(BRIEF): Using the material that follows, identify and copy each line with the string "piece".

── COLLECTED DATA ──

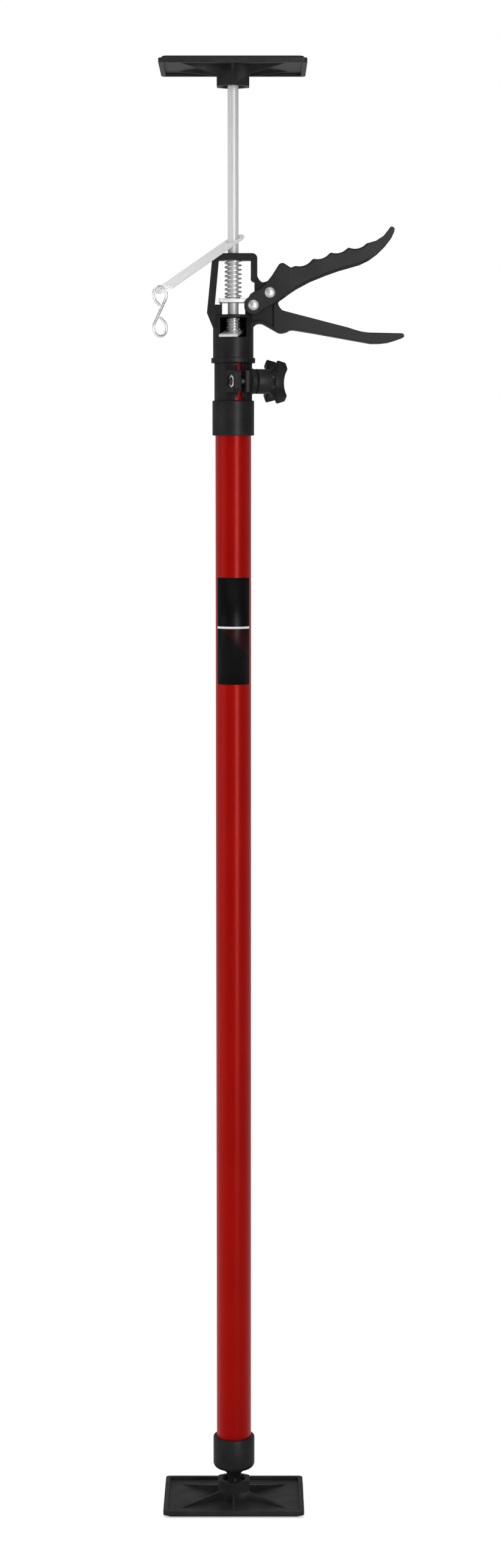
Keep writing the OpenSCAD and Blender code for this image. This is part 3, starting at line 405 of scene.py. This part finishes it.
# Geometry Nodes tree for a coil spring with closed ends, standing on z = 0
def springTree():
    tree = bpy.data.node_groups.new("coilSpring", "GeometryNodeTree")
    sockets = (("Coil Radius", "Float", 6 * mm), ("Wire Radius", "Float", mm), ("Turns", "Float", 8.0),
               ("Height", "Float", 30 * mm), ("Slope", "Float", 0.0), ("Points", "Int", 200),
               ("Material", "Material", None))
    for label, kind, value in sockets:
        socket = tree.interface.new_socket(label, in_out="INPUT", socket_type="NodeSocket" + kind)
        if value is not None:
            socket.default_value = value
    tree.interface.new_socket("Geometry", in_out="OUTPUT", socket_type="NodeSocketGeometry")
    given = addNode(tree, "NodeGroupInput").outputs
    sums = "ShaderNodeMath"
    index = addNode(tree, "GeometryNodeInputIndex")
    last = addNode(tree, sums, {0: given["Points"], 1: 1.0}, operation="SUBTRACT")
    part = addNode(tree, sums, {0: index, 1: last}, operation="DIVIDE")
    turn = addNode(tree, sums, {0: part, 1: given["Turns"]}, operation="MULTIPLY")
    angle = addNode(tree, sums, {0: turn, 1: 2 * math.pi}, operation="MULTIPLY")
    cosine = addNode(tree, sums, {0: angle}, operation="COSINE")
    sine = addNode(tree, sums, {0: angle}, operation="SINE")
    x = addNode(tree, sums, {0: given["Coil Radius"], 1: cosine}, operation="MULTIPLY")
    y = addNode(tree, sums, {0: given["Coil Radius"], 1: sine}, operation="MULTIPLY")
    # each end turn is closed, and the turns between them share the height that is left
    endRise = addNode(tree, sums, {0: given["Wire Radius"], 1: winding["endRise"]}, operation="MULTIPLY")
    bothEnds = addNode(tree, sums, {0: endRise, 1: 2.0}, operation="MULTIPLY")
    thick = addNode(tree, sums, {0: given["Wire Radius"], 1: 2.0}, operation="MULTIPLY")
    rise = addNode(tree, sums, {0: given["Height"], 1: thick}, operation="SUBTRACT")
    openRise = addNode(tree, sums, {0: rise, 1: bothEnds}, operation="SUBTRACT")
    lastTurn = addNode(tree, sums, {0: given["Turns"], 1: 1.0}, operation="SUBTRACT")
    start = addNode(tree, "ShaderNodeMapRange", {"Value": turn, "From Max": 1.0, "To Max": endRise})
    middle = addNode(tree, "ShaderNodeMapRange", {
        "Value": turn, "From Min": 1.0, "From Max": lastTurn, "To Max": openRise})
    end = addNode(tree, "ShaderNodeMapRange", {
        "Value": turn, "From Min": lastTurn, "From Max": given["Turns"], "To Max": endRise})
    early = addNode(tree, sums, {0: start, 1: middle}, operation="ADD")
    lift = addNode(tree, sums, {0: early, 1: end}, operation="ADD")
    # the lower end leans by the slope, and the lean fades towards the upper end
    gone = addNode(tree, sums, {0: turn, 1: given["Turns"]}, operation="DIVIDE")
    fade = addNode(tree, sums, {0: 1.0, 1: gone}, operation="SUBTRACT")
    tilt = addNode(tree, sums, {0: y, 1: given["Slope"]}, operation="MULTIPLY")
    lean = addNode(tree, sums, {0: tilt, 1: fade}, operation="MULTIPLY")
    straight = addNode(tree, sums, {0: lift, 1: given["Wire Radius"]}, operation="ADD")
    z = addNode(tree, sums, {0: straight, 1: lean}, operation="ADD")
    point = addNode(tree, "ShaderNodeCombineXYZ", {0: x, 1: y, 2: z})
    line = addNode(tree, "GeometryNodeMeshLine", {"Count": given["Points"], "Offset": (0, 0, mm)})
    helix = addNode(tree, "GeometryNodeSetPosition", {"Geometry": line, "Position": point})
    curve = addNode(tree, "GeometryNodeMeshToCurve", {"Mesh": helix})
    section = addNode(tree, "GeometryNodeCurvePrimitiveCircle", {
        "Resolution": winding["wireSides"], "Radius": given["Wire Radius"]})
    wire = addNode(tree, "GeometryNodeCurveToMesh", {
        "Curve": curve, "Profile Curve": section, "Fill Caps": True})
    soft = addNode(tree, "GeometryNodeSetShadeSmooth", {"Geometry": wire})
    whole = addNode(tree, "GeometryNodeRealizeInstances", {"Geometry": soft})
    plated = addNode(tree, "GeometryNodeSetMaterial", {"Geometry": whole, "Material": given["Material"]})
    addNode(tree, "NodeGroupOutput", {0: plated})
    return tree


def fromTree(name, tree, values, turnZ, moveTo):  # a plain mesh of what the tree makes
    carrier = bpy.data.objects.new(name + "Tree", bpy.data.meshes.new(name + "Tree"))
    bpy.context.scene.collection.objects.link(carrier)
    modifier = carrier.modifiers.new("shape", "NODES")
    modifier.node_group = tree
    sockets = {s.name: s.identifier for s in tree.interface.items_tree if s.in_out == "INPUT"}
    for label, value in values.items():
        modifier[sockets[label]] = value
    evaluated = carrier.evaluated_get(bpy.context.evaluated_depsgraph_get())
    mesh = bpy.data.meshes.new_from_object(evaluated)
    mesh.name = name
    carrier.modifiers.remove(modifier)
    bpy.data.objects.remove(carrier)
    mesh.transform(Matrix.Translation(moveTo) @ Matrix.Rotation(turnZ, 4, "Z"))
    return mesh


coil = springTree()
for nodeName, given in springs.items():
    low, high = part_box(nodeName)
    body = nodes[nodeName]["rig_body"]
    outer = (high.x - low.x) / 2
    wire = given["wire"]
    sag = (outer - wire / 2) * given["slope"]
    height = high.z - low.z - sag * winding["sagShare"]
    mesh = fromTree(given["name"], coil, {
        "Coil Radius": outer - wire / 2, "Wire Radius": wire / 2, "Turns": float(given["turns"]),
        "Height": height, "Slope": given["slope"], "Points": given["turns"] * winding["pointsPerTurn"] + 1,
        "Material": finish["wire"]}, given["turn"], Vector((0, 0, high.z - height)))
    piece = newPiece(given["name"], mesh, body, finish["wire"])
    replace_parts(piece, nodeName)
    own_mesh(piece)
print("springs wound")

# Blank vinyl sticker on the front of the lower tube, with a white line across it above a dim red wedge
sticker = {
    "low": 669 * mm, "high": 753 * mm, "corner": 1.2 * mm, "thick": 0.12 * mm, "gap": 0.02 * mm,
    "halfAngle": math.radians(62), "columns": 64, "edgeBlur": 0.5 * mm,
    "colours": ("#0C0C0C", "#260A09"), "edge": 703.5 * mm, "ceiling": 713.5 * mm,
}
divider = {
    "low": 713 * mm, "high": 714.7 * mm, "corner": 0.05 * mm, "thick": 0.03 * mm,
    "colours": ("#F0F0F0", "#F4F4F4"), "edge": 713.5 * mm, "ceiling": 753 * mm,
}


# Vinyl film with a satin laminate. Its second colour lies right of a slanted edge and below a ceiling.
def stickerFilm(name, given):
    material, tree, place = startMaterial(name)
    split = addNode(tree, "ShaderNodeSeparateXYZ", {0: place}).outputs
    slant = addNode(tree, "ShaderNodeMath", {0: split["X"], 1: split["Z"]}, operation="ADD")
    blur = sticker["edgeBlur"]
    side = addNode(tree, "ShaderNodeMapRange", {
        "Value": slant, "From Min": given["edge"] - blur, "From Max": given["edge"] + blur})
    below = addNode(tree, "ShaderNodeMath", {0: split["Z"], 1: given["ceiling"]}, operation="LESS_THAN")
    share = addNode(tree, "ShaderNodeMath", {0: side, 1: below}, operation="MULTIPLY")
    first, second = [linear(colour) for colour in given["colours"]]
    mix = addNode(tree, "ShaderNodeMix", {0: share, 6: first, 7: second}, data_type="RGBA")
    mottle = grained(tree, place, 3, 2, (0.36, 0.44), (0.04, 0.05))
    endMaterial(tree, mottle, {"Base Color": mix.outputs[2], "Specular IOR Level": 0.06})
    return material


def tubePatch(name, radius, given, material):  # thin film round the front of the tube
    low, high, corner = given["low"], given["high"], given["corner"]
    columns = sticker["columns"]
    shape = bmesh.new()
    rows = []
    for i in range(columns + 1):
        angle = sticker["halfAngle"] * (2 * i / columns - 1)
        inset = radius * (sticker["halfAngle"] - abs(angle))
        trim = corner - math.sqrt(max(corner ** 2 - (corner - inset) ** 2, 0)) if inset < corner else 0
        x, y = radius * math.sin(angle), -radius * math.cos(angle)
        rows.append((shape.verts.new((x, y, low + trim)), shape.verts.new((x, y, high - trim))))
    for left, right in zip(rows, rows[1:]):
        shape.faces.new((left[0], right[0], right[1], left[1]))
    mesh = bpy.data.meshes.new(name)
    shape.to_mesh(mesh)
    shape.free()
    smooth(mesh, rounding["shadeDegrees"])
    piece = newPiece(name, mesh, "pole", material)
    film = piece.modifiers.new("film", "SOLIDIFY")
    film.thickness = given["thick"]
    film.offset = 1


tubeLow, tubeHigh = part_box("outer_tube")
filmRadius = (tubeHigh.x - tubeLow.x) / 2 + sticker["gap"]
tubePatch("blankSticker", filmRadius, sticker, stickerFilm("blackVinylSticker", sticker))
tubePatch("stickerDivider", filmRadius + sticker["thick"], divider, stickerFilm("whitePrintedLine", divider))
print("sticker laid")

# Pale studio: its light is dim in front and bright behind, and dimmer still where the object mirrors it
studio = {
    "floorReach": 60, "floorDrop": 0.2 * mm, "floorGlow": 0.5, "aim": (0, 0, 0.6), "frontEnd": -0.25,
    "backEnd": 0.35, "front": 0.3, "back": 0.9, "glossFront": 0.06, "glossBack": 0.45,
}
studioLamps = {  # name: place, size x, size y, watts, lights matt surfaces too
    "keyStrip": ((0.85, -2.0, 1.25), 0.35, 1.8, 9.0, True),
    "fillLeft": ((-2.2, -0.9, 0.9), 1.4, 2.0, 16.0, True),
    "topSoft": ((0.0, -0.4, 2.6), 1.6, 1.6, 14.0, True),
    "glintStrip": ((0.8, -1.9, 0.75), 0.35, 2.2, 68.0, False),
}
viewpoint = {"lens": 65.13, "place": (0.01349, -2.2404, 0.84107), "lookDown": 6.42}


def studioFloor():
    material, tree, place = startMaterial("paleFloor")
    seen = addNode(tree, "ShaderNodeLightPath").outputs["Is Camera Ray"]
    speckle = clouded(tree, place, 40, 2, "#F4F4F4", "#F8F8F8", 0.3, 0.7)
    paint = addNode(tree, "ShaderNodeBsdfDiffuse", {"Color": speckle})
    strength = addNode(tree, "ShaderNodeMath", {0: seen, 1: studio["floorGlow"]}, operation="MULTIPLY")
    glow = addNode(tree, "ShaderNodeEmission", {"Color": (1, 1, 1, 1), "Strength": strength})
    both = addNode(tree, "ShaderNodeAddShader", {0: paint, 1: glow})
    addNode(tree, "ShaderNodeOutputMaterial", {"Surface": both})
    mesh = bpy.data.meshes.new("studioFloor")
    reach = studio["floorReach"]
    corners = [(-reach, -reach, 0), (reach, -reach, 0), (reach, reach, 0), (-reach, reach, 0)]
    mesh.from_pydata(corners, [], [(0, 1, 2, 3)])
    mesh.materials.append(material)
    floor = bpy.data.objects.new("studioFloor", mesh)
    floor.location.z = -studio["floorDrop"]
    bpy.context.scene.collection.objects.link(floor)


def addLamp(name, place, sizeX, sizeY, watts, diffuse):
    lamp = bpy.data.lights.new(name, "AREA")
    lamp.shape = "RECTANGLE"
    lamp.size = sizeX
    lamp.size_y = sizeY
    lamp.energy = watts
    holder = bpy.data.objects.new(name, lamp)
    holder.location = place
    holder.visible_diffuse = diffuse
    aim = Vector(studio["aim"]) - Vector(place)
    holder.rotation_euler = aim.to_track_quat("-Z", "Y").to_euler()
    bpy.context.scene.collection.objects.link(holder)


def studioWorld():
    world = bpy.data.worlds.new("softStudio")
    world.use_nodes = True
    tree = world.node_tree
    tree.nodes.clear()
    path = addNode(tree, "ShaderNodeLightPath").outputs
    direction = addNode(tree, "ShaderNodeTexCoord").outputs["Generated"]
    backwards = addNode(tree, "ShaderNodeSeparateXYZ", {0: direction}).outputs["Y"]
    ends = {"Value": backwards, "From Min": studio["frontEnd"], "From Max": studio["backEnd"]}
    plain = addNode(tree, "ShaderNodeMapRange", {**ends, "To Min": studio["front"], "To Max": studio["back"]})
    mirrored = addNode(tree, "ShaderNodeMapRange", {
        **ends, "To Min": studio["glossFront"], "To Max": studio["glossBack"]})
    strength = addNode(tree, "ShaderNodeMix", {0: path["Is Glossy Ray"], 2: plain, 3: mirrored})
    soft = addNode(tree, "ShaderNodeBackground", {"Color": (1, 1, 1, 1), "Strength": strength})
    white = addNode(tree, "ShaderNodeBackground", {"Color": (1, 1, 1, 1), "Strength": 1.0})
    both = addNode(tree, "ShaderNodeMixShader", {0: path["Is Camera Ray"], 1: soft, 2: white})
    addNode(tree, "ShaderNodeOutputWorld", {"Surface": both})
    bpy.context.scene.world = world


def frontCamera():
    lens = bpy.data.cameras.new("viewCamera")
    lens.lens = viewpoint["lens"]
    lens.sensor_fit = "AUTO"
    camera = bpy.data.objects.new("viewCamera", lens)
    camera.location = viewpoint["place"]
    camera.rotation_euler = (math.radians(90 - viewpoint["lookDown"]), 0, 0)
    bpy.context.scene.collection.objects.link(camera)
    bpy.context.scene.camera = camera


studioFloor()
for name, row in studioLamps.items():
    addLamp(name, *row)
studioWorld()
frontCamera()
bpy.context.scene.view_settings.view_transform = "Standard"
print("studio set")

───

(COMPLETE ANSWER):
    piece = newPiece(given["name"], mesh, body, finish["wire"])
    replace_parts(piece, nodeName)
    own_mesh(piece)
    piece = newPiece(name, mesh, "pole", material)
    film = piece.modifiers.new("film", "SOLIDIFY")